En l’espèce, l’avis de la CEPC était sollicité sur deux clauses et deux pratiques.

La première clause stipulait que le producteur s’engageait à exécuter de bonne foi son engagement de livraison en fournissant à l’acheteur des quantités de lait « correspondant au cycle de production de son cheptel ».

La deuxième, selon la partie à l’origine de la saisine, rendrait impossible la modification du circuit de collecte du lait.

Au plan des pratiques, la première concernait l’absence de prise de position déterminée de l’acheteur suite à la demande d’un producteur sous contrat, de pouvoir diminuer le volume de la production que ce dernier s’est engagé à lui livrer.

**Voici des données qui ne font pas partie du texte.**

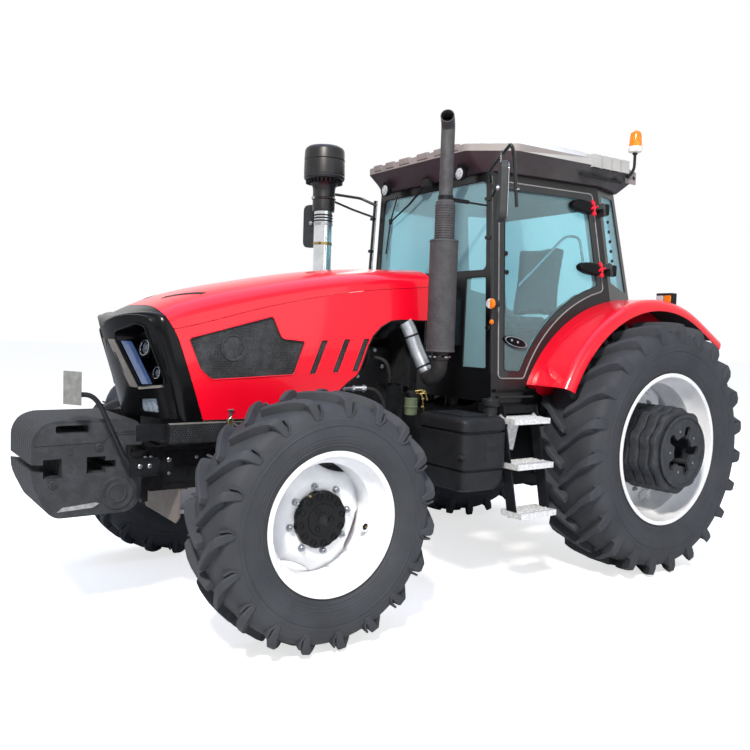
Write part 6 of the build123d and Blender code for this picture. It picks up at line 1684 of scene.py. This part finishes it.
addFinishes({
    # Cab frame: black paint over folded steel, half gloss
    "cabBlack": {"colour": "#0b0c0e", "tone": "#121316", "patchMm": 80, "rough": 0.34, "specular": 0.35,
                 "coat": 0.2, "coatRough": 0.1, "grainMm": 4, "relief": 0.03},
    # Drawn aluminium strip, bright
    "brightTrim": {"colour": "#b9bec4", "tone": "#9ba1a8", "patchMm": 30, "rough": 0.22, "metal": 0.9},
})
makeRoof()
makeCab()
print("roof, cab, doors, mirrors and lamps")


# ---- Exhaust and air intake ----
def makeExhaust():
    stack = {"x": 0.668, "y": -0.246, "foot": 1.462, "body": 2.13, "neck": 2.35, "r": 0.084, "neckR": 0.057,
             "pipeR": 0.041}
    x, y, foot, body, neck, r, neckR, pipeR = stack.values()
    exhaust = Piece("exhaustStack")
    centre = Vector((x, y, 0))
    # Silencer: pierced jacket between two rolled ends
    exhaust.turned([(foot, 0.0), (foot, r - 0.012), (foot + 0.006, r), (body - 0.01, r),
                    (body, r - 0.008), (body, neckR), (body, 0.0)], centre, zAxis, "piercedJacket", 72)
    for z in (foot + 0.008, body - 0.01):
        exhaust.turned([(z - 0.006, r), (z - 0.003, r + 0.003), (z + 0.003, r + 0.003), (z + 0.006, r)], centre,
                       zAxis, "heatPaint", 72, closed=True)
    # Ribbed neck of wound strip
    ribs = [(body, 0.0), (body, neckR)]
    z = body + 0.004
    while z < neck - 0.014:
        ribs += [(z, neckR), (z + 0.003, neckR + 0.0035), (z + 0.008, neckR + 0.0035), (z + 0.011, neckR)]
        z += 0.0145
    ribs += [(neck, neckR), (neck + 0.012, pipeR + 0.004), (neck + 0.012, 0.0)]
    exhaust.turned(ribs, centre, zAxis, "heatPaint", 48)
    # Outlet pipe, bent outward at the top, open at the mouth
    path = rounded([(x, y, neck + 0.01), (x, y, 2.81), (x + 0.055, y - 0.055, 2.835)], 0.06, 8)
    out = [Vector(p) for p in path]
    verts, sides = [], 28
    side = Vector(xAxis)
    for wall, loop in ((pipeR, out), (pipeR - 0.004, [out[-1]] + out[::-1][1:6])):
        for i, spot in enumerate(loop):
            k = i if wall == pipeR else len(out) - 1 - i
            ahead = (out[min(k + 1, len(out) - 1)] - out[max(k - 1, 0)]).normalized()
            side = (side - ahead * side.dot(ahead)).normalized()
            verts += ringPoints(spot, side, ahead.cross(side), wall, sides)
    bands = len(verts) // sides - 1
    exhaust.add(verts, bandFaces(bands, sides) + capFaces(bands, sides), "heatPaint")
    # A near-black disc closes the pipe inside its mouth: soot, and painted shade of the pipe's depth
    exhaust.turned([(0.0, pipeR - 0.0045), (0.0, 0.0), (0.002, 0.0), (0.002, pipeR - 0.0045)], out[-4],
                   (out[-3] - out[-5]), "sootAndShadeBlack", 28)
    exhaust.tube([out[0], out[0] + Vector((0, 0, 0.03))], pipeR + 0.004, "heatPaint", 28)
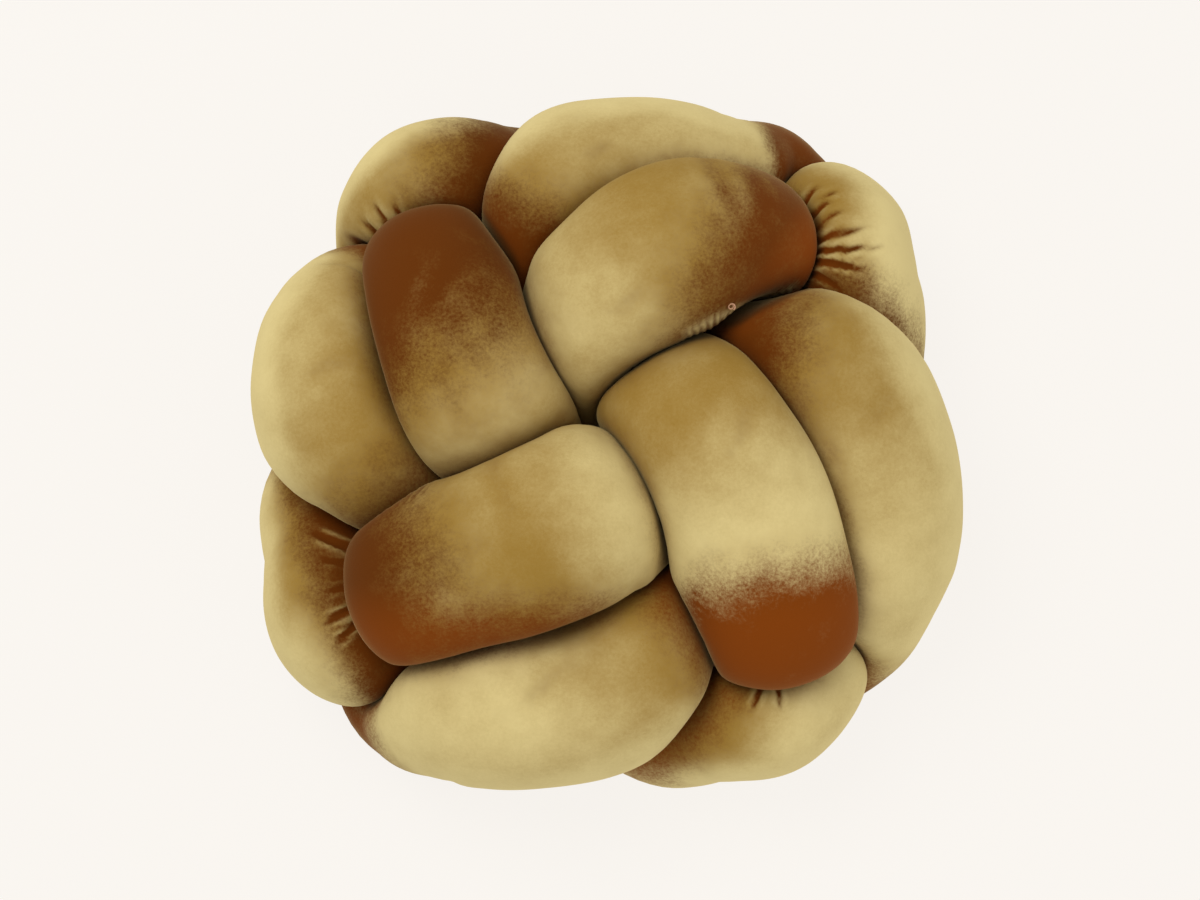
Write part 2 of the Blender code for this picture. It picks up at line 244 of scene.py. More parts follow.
# Soft creases in the open velvet, in the same columns.
CREASES = (
    ("cross_ne", (8.0, 22.4), 300.0, 6.5, 0.07, 0.70),
    ("cross_ne", (12.0, 20.6), 290.0, 4.5, 0.05, 0.60),
    ("cross_ne", (0.6, 9.6), 40.0, 5.0, 0.06, 0.70),
    ("cross_se", (11.0, 1.0), 250.0, 5.5, 0.06, 0.80),
    ("cross_sw", (-9.0, -3.4), 300.0, 5.0, 0.06, 0.80),
    ("cross_nw", (-12.8, 12.8), 240.0, 4.5, 0.06, 0.70),
    ("edge_w", (-24.0, 5.0), 20.0, 5.0, 0.07, 0.80),
    ("edge_e", (23.0, 2.5), 235.0, 5.0, 0.07, 0.90),
    ("edge_s", (-6.0, -21.0), 30.0, 6.0, 0.07, 0.90),
    ("edge_n", (0.0, 24.0), 200.0, 5.0, 0.06, 0.80),
)
# Seams that draw small puckers: the pass, its two ends (across, back), how many puckers,
# their depth, how far they run in from the seam, and how strong a painted highlight runs along
# it.
PUCKERS = (
    ("cross_ne", (6.3, 7.9), (16.1, 12.9), 17, 0.16, 0.45, 0.85),
    ("cross_sw", (-21.4, -7.0), (-14.6, -3.8), 9, 0.15, 0.8, 0.20),
    ("cross_se", (7.0, -12.5), (9.6, -19.8), 9, 0.08, 0.6, 0.0),
)
FULLNESS = 0.10         # how unevenly the filling lies
FULLNESS_SIZE = 5.0     # and over what length
DRIFT = 0.35            # how far a fold strays from straight
FOLDED_SIDE = (-0.5, -0.1)  # how far up a side faces where its folds fade in
FOLD_START = (-1.4, -0.2)   # where a fold fades in, along its length
FOLD_OPEN = 0.35        # the share of its length at which it begins to fade out
FOLD_SHADING_DEPTH = 0.25        # the depth at which a fold's painted shade is full; its ridges' painted highlight is scaled by it too
RIDGE = 0.45            # height of the ridges beside it, as a share of its depth
RIDGE_OFF = 2.0         # and their distance from it, in half widths
SEAM_FADE = 0.6         # length over which a puckered seam fades at its ends
SEAM_LIT = 0.35         # how far from it its painted highlight reaches
SEAM_SIDE = (0.0, 0.35)     # how far up its side faces where that shows
PUCKER_DRIFT = 4.0      # how unevenly its puckers are spaced
CREASE_SHADE_GAP = 0.35      # the gap between two passes at which their painted crease shade is still dark
CREASE_SHADE_ON_TOP = 0.85    # how much of that painted shade a pass on top shows

# ---- the curl of thread on a puckered seam ---------------------------------------------
CURL_PASS = "cross_ne"
CURL_AT = (10.2, 10.3)  # (across, back)
CURL_INSIDE = 0.9       # how far inside its pass, at least, the curl stands, 1 being all in
CURL_FACING = 0.15      # how far up the skin faces, at least, where the curl stands
CURL_TURNS = 1.4
CURL_RADIUS = 0.30
CURL_INNER = 0.55       # its inner radius, as a share of that
CURL_FOOT = 0.02        # how high above the skin it begins
CURL_RISE = 0.22        # and how much higher it ends
CURL_THREAD = 0.06      # radius of the thread
CURL_POINTS = 24


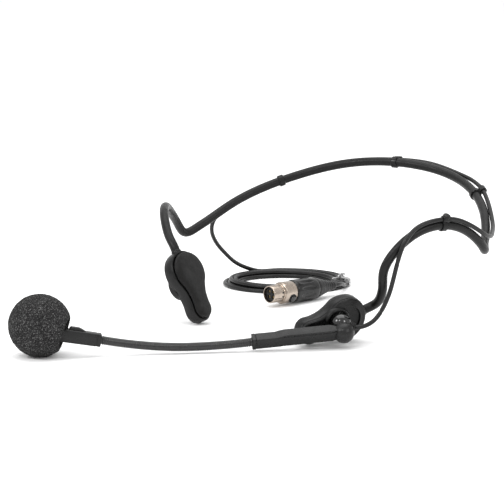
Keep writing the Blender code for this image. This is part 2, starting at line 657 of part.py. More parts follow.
def make_plug():
    """A small round locking plug: nose, ring with its latch, grip, clamp and boot."""
    def part(name, profile, sides, finish=None, looped=True, body="band_far"):
        return turned(name, profile, PLUG_FACE, PLUG_AXIS, sides, body, finish, looped)

    part("plug_nose", [(0, 3.4), (0, 3.65), (0.3, NOSE_RADIUS), (7.5, NOSE_RADIUS), (7.5, 3.4)], 20,
         "nickel")
    ring = part("plug_ring", [
        (6.0, 4.15), (6.0, 4.5), (6.4, RING_RADIUS), (13.0, RING_RADIUS), (13.4, 4.5), (13.4, 4.15)],
        22, "nickel")
    insert = part("plug_insert", [(1.2, 3.1), (7.4, 3.1)], 18, "insert", looped=False)
    across, upward, along = axes_along(PLUG_AXIS)
    for i in range(4):
        turn = math.radians(45 + 90 * i)
        centre = PLUG_FACE + (across * math.cos(turn) + upward * math.sin(turn)) * 1.65
        hole = turned(f"socket_hole_{i + 1}", [(0.5, 0.8), (5.2, 0.8)], centre, along, 8, "band_far")
        carve(insert, hole)
        turned(f"plug_contact_{i + 1}", [(1.6, 0.25), (1.6, 0.5), (4.9, 0.5), (4.9, 0.25)],
               centre, along, 8, "band_far", "gold", looped=True)
    part("plug_grip", [
        (13.7, 3.6), (13.7, 4.8), (14.2, GRIP_RADIUS), (24.0, GRIP_RADIUS), (27.0, 4.9),
        (27.4, 4.6), (27.4, 3.6)], 22, "gloss_plastic")
    part("plug_clamp", [(15.5, 1.25), (15.5, 3.3), (25.0, 3.3), (25.0, 1.25)], 14, "nickel")
    part("plug_boot", [
        (27.7, 1.25), (27.7, 4.6), (28.6, 4.6), (36.0, 2.5), (40.0, 1.95), (40.6, 1.8),
        (40.6, 1.25)], 18, "rubber")
    latch_centre = PLUG_FACE + PLUG_AXIS * LATCH_ALONG
    latch_hole = turned("latch_hole", [(3.4, 1.8), (6.0, 1.8)], latch_centre, LATCH_OUT, 16, "band_far")
    carve(ring, latch_hole)
    turned("latch_button", [(2.9, 1.5), (5.2, 1.5), (5.6, 1.1)], latch_centre, LATCH_OUT, 14,
           "latch", "gloss_plastic")
    turned("latch_spring", [(0.6, 0.9), (2.0, 0.9)], latch_centre, LATCH_OUT, 10, "band_far",
           "spring_steel")


def make_cord():
    """The free cord: the drop, the coil as one ring, the tail to the plug and the wire tie."""
    def cord_curve(name, route):
        data = bpy.data.curves.new(name, "CURVE")
        data.dimensions = "3D"
        points = smooth_curve(route, 2.4 * LEAD_RADIUS * 2)
        spline = data.splines.new("POLY")
        spline.points.add(len(points) - 1)
        for knot, point in zip(spline.points, points):
            knot.co = (*(spot(point) - pivots["band_far"][1]), 1)
        data.bevel_depth = LEAD_RADIUS * MM
        data.bevel_resolution = 2
        data.use_fill_caps = True
        link_piece(bpy.data.objects.new(name, data), "band_far", "cable")

    cord_curve("cord_drop", CORD_ROUTE)
    cord_curve("cord_tail", TAIL_ROUTE)
    rings = []
    steps = 40
    for i in range(steps):
        degrees = 360 * i / steps
        rings.append([coil_point(degrees, BUNDLE_HALF_WIDTH * math.cos(turn),
                                 BUNDLE_HALF_HEIGHT * math.sin(turn))
                      for turn in (math.radians(a + 22.5) for a in range(0, 360, 45))])
    skin("cord_coil", rings, "band_far", "cable", looped=True)
    tie = []
    for degrees, spare in ((-1.7, 0.25), (-1.7, 0.6), (1.7, 0.6), (1.7, 0.25)):
        wide, high = BUNDLE_HALF_WIDTH + spare, BUNDLE_HALF_HEIGHT + spare
        turns = [2 * math.pi * i / 20 for i in range(20)]
        tie.append([coil_point(TIE_DEGREES + degrees, wide * math.cos(t), high * math.sin(t))
                    for t in turns])
    for ring in tie:
        for point in ring:
            point.z = max(point.z, 0.0)
    skin("twist_tie", tie, "band_far", "tie", looped=True)


TIE_DEGREES = -8.0


# ------------------------------------------------------------------ assembly

def build():
    """Clear the scene and make every piece on its body."""
    for old in list(bpy.data.objects):
        bpy.data.objects.remove(old, do_unlink=True)
    add_body("band_far", None, (0, 0, 0))
    add_body("far_pad", "band_far", FAR_RIM)
    add_body("latch", "band_far", PLUG_FACE + PLUG_AXIS * LATCH_ALONG)
    add_body("band_near", "band_far", HINGE)
    add_body("near_pad", "band_near", NEAR_RIM)
    add_body("ball", "near_pad", BALL)
    add_body("boom", "ball", HUB)
    add_body("neck_middle", "boom", neck_joint(NECK_SHARES[1]))
    add_body("neck_tip", "neck_middle", neck_joint(NECK_SHARES[2]))
    add_body("windscreen", "neck_tip", FOAM_CENTRE)
    band_path = make_headband()
    make_leads(band_path)
    make_pads()
    make_ball_joint()
    make_boom()
    make_gooseneck()
    make_microphone()
    make_windscreen()
    make_plug()
    make_cord()


build()
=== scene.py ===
"""The looks of a headset microphone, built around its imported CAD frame.

Routes and profiles are in millimetres, measured as in the CAD: from the headband's plane of
symmetry (x = 0) and the table (z = 0).  spot() turns them into metres in the shared frame.
"""
import math

import bmesh
import bpy
import numpy as np
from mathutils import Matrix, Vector, noise


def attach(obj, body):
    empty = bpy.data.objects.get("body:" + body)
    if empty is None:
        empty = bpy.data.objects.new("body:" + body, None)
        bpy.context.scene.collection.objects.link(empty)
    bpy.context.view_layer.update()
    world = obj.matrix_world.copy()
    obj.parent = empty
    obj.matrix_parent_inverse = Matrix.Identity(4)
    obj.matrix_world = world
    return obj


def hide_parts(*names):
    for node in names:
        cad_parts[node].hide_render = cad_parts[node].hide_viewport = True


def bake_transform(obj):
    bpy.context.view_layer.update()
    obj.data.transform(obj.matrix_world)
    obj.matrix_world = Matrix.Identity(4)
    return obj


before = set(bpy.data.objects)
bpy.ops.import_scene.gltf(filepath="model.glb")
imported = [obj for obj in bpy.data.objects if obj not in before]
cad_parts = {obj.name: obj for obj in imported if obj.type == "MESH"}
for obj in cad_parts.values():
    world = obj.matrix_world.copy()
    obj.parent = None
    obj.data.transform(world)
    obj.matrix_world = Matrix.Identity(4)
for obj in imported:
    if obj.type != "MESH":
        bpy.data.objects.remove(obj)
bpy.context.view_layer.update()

MM = 0.001
SHIFT = Vector((-0.279, 2.079, 0.0))    # from the CAD's own origin to the shared frame's
TUBE_END = 0.9                # a tube's end ring, as a share of its radius


# ------------------------------------------------------------------ shapes

def spot(point):
    """A point in millimetres as a place in the shared frame."""
    return (Vector(point) + SHIFT) * MM


def smooth_curve(points, spacing):
    """Points about a spacing apart on a natural cubic spline through the given ones."""
    knots = np.array([tuple(p) for p in points], float)
    steps = np.sqrt(np.linalg.norm(np.diff(knots, axis=0), axis=1))
    count = len(knots)
    system = np.eye(count)
    right = np.zeros((count, 3))
    for i in range(1, count - 1):
        before, after = steps[i - 1], steps[i]
        system[i, i - 1:i + 2] = before, 2 * (before + after), after
        right[i] = 6 * ((knots[i + 1] - knots[i]) / after - (knots[i] - knots[i - 1]) / before)
    bend = np.linalg.solve(system, right)
    fine = []
    fine_steps = 40              # points on each span before the curve is redrawn evenly
    for i, step in enumerate(steps):
        for share in np.linspace(0, 1, fine_steps, endpoint=False):
            x, y = share * step, (1 - share) * step
            fine.append(bend[i] * y ** 3 / (6 * step) + bend[i + 1] * x ** 3 / (6 * step)
                        + (knots[i] / step - bend[i] * step / 6) * y
                        + (knots[i + 1] / step - bend[i + 1] * step / 6) * x)
    fine.append(knots[-1])
    fine = np.array(fine)
    lengths = path_lengths(fine)
    wanted = np.linspace(0, lengths[-1], max(2, round(lengths[-1] / spacing) + 1))
    return np.stack([np.interp(wanted, lengths, fine[:, axis]) for axis in range(3)], 1)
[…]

La deuxième visait l’absence de réponse à la demande formulée par le producteur, de voir procéder à des changements du circuit de collecte du lait tel que résultant du contrat.

 

2. Les problèmes.

D’où les questions ci-après posées par l’OP, permettant de jauger de la plus ou moins grande liberté pour un producteur d’organiser ses débouchés et, finalement, de s’émanciper un peu et toutes proportions gardées, de son acheteur :

– une clause d’approvisionnement formulée dans les termes suivants : « le producteur s’engage à exécuter de bonne foi son engagement de livraison en fournissant à l’acheteur des quantités de lait correspondant au cycle de production de son cheptel » ne vient-elle pas créer une obligation d’exclusivité non clairement consentie ?

– une clause qui rend impossible la modification du circuit de collecte est-elle légale ?

– un courrier de l’acheteur qui laisse une discussion ouverte pour diminuer le volume du producteur et qui ne répond pas à la demande de changement du circuit de collecte est-il légal ? Le refus de principe de l’acheteur pour que les producteurs prennent en charge les opérations de collecte est-il légal ?

 

3. Les solutions.

Lorsqu’un contrat de fourniture de lait fait explicitement référence à la fourniture de quantités correspondant à un « cycle de production du cheptel », les clauses prévoyant des engagements minimums de volume annuel devraient expressément stipuler le caractère exclusif de la relation. En effet, le cycle de production d’un cheptel ayant des conséquences sur sa capacité de production, et par conséquent sur l’engagement de volume consenti, cette référence peut – en combinaison avec d’autres modalités du contrat – créer une exclusivité d’approvisionnement empêchant le producteur d’envisager de nouveaux débouchés. Pour la CEPC, cette clause est de ce chef insuffisamment précise au plan de la liberté du producteur.

Par ailleurs, la clause prévoyant l’organisation de la collecte par l’acheteur en dehors de tout engagement de régularité ou de récurrence des passages organisés à sa seule initiative, est nulle si elle ne prévoit pas un délai de prévenance suffisant dans la fixation des horaires et du rythme de collecte. Une telle clause pourrait également être sanctionnée sur le fondement du déséquilibre significatif dans les droits et obligations des parties (C. com., art. L. 442-1) au constat  que le producteur ne peut pas organiser d’activités parallèles, anticiper des capacités de stockage et de production (cheptel) supplémentaires, alors qu’il est contractuellement tenu par un engagement de volume et une disponibilité permanente au regard d’une cadence de collecte qui dépend de l’acheteur, sans contrepartie réelle à ces contraintes.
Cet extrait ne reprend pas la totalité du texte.